First, this argument appears to be creating a false dichotomy:  pretty vs.
functional.  As another gentle already noted, one of the few relative social
constants in Medieval European courts is that aesthetic value was prized as
highly as--sometimes more highly than --functionality.  Ever read _Sir
Gawain and the Green Knight_?  The poet is more concerned with the
appearance of Gawain's armor than its functionality.  Likewise, read
Chretien de Troyes' _Percival_.  Gawain is tested with a bed, a luxurious
and finely wrought bed (posts of gold, cords of silver, a bell where each
cord crossed another, carbuncles on the bedposts, a samite cover).  He is
expected, as a high-born knight to insist upon his right to sleep in the
best bed, even though his life is endangered thereby.  He sits upon the bed
and takes a number of arrows fired from holes in the walls.  Thus--as looney
as this sounds to a modern reader--he *passes* the test.  Noblemen were
expected to appreciate the fine and beautiful.  Look at Sir Lanval--his
great crime is poverty.  A well-made vambrace, you see, for anyone above the
common soldiery would have been beautiful as well as functional.  

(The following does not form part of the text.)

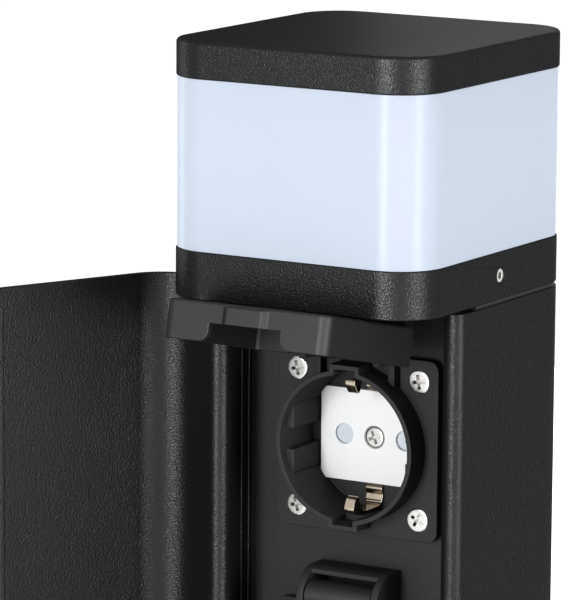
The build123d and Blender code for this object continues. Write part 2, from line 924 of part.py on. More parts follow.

Second, even from a modern perspective, "pretty" doesn't preclude
"functional."  Aesthetic concerns, I will admit, *can* overwhelm
functionality.  Too deeply etching metal embrittles it, and too deeply
tooling leather can make it tear more easily.  On the other hand, rolling,
dishing, and fluting steel armor tends to strengthen it:  improving
aesthetics can actually *improve* functionality.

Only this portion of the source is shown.